Dataset excerpt -
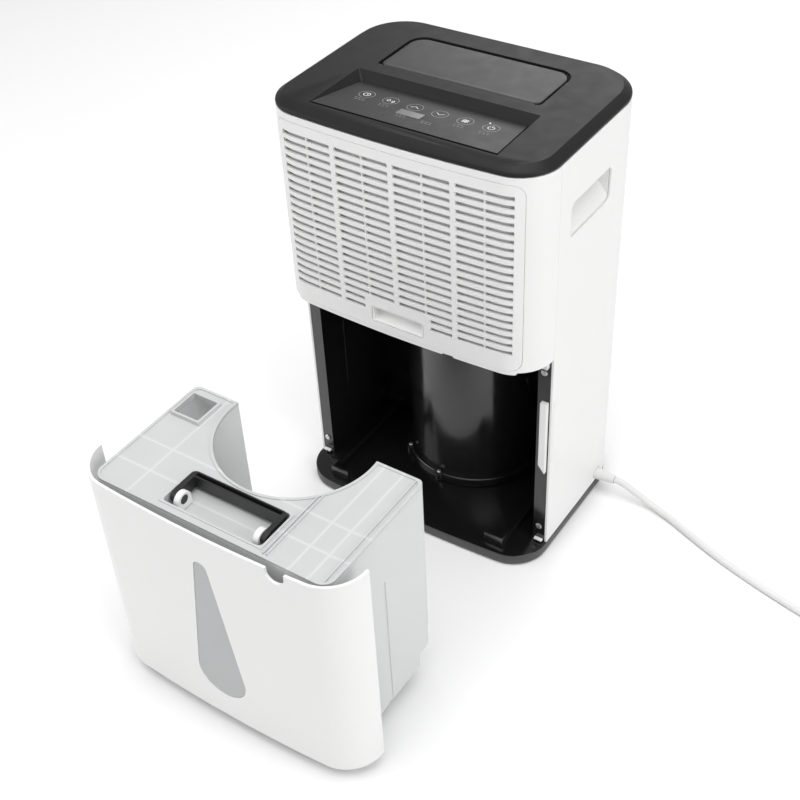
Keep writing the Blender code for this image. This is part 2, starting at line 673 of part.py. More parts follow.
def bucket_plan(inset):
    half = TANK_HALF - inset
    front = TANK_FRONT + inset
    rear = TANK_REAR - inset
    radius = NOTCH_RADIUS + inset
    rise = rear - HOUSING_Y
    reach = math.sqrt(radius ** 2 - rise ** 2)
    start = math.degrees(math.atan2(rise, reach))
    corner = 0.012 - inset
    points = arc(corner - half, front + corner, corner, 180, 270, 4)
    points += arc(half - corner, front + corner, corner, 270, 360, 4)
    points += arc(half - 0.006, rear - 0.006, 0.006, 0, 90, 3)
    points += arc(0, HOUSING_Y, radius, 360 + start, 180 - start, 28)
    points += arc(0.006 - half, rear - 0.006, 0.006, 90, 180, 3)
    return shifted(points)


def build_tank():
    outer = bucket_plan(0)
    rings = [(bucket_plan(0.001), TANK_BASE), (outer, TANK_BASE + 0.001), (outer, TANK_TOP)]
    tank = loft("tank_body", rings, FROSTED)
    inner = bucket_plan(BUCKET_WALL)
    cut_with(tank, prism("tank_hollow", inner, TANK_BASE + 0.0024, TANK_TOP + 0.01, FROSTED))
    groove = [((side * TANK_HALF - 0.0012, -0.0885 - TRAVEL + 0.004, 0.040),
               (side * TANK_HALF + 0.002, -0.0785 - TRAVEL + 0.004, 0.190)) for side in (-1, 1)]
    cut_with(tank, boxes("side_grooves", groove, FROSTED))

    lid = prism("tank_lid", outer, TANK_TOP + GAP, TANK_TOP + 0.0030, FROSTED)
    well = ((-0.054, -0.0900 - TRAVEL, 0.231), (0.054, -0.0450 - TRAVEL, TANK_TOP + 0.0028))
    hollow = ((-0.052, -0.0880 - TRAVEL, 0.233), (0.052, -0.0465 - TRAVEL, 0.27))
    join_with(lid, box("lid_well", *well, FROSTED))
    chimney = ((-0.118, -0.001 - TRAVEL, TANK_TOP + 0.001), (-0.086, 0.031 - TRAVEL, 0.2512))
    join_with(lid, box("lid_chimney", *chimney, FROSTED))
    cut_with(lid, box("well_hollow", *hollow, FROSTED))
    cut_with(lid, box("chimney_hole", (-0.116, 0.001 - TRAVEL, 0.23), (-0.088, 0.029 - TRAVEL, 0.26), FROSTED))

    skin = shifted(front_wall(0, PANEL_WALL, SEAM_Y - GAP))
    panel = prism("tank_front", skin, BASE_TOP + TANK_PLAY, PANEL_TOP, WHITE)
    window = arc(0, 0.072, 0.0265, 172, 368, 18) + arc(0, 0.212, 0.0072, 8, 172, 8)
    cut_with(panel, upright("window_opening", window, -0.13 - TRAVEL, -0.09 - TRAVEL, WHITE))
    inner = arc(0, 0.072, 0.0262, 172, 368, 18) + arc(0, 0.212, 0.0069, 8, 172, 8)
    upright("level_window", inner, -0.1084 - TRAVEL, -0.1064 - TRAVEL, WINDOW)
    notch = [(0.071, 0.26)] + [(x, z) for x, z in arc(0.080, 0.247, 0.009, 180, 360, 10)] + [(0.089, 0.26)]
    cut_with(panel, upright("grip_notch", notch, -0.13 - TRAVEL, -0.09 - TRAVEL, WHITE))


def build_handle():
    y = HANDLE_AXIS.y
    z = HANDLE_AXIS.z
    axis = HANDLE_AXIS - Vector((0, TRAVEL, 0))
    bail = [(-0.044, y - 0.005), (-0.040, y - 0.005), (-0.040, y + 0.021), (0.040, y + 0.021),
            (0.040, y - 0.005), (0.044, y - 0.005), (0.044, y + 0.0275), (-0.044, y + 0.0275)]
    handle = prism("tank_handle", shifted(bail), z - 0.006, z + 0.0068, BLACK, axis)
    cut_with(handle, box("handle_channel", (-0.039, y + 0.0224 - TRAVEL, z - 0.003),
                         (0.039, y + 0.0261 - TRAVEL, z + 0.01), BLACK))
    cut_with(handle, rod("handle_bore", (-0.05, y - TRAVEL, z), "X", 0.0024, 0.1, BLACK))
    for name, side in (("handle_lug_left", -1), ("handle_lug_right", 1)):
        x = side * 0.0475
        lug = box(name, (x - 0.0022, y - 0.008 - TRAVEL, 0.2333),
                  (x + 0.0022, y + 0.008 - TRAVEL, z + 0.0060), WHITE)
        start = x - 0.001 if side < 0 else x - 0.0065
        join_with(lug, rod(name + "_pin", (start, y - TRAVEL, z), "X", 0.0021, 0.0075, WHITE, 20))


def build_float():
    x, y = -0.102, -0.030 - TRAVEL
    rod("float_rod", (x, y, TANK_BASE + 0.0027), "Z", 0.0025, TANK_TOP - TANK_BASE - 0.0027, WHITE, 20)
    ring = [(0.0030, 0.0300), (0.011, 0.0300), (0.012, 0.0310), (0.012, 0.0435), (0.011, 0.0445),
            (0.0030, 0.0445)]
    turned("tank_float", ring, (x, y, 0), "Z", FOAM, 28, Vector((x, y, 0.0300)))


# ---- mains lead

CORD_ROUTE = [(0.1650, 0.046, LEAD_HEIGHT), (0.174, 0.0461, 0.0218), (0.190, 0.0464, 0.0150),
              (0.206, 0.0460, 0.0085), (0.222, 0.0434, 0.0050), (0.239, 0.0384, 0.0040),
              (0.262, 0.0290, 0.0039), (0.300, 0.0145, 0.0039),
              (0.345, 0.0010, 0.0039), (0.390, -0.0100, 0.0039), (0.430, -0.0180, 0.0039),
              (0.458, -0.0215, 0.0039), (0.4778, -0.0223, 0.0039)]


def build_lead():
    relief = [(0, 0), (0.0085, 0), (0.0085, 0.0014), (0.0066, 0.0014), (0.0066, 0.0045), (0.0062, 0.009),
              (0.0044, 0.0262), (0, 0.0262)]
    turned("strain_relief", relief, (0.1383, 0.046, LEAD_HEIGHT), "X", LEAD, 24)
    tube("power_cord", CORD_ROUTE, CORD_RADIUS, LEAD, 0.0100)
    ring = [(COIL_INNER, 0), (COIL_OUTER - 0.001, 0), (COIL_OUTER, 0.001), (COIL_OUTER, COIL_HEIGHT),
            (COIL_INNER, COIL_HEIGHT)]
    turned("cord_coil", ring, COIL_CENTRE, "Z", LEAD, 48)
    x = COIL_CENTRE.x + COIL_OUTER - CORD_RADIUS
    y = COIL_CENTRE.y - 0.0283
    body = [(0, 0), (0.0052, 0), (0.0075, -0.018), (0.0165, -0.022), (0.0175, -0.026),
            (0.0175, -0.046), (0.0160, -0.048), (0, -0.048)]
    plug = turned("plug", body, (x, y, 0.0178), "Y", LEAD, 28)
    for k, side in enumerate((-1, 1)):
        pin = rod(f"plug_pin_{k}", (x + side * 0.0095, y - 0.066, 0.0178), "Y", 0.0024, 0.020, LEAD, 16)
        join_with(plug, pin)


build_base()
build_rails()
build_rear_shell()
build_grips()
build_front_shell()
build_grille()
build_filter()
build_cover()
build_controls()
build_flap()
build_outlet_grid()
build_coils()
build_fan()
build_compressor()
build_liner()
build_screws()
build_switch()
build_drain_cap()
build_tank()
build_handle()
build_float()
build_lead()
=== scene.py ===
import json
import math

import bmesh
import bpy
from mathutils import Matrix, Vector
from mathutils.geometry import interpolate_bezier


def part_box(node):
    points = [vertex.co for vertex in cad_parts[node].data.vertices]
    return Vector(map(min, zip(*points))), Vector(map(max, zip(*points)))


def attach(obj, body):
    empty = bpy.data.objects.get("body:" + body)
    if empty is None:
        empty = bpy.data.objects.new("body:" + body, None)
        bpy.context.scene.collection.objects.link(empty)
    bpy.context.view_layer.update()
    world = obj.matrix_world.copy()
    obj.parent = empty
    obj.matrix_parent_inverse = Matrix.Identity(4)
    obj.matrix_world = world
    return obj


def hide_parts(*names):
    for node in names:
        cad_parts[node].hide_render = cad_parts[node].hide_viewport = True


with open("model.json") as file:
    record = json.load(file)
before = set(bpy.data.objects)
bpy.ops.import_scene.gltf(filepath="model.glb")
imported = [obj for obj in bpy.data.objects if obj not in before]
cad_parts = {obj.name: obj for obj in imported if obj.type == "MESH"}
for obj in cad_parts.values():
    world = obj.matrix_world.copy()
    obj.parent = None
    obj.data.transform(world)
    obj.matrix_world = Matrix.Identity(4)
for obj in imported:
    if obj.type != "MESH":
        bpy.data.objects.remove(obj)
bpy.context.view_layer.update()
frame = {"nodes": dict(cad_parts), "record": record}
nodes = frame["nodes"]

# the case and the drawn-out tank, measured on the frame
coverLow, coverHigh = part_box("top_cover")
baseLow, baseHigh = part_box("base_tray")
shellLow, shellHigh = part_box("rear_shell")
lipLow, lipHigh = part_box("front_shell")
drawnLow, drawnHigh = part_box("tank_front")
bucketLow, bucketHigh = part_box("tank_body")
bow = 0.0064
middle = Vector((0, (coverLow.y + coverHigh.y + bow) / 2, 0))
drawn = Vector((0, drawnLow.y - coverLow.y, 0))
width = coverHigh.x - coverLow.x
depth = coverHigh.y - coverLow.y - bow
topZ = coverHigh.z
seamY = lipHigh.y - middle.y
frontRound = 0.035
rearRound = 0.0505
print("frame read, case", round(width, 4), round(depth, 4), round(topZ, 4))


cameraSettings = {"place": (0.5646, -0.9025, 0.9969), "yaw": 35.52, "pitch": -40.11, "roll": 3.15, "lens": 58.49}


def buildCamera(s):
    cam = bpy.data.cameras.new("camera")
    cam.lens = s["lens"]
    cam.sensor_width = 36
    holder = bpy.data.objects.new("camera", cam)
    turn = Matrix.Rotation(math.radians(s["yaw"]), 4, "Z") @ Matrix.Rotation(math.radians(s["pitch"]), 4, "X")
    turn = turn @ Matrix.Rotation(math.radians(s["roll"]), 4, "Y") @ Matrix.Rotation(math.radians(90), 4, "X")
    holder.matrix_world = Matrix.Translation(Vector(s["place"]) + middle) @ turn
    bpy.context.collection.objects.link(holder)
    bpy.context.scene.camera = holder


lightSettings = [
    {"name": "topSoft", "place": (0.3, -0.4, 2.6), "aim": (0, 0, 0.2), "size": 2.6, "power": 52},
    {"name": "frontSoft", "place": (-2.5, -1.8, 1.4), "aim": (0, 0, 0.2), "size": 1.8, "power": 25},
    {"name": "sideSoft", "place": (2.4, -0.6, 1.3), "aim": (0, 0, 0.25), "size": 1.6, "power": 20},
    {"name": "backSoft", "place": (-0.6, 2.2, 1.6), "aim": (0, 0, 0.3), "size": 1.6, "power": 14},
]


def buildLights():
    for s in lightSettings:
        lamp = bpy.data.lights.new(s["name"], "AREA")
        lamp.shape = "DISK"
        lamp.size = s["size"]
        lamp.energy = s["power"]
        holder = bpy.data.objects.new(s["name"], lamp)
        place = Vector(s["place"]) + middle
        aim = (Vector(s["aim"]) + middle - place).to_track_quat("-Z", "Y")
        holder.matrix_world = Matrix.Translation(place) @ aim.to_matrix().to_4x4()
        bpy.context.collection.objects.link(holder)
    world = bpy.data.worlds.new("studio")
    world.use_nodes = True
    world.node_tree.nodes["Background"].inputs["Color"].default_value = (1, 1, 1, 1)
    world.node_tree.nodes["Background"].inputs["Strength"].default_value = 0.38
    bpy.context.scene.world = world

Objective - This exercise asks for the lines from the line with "build_base()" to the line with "bpy.data.objects.remove(obj)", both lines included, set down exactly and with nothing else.

The response -
build_base()
build_rails()
build_rear_shell()
build_grips()
build_front_shell()
build_grille()
build_filter()
build_cover()
build_controls()
build_flap()
build_outlet_grid()
build_coils()
build_fan()
build_compressor()
build_liner()
build_screws()
build_switch()
build_drain_cap()
build_tank()
build_handle()
build_float()
build_lead()
=== scene.py ===
import json
import math

import bmesh
import bpy
from mathutils import Matrix, Vector
from mathutils.geometry import interpolate_bezier


def part_box(node):
    points = [vertex.co for vertex in cad_parts[node].data.vertices]
    return Vector(map(min, zip(*points))), Vector(map(max, zip(*points)))


def attach(obj, body):
    empty = bpy.data.objects.get("body:" + body)
    if empty is None:
        empty = bpy.data.objects.new("body:" + body, None)
        bpy.context.scene.collection.objects.link(empty)
    bpy.context.view_layer.update()
    world = obj.matrix_world.copy()
    obj.parent = empty
    obj.matrix_parent_inverse = Matrix.Identity(4)
    obj.matrix_world = world
    return obj


def hide_parts(*names):
    for node in names:
        cad_parts[node].hide_render = cad_parts[node].hide_viewport = True


with open("model.json") as file:
    record = json.load(file)
before = set(bpy.data.objects)
bpy.ops.import_scene.gltf(filepath="model.glb")
imported = [obj for obj in bpy.data.objects if obj not in before]
cad_parts = {obj.name: obj for obj in imported if obj.type == "MESH"}
for obj in cad_parts.values():
    world = obj.matrix_world.copy()
    obj.parent = None
    obj.data.transform(world)
    obj.matrix_world = Matrix.Identity(4)
for obj in imported:
    if obj.type != "MESH":
        bpy.data.objects.remove(obj)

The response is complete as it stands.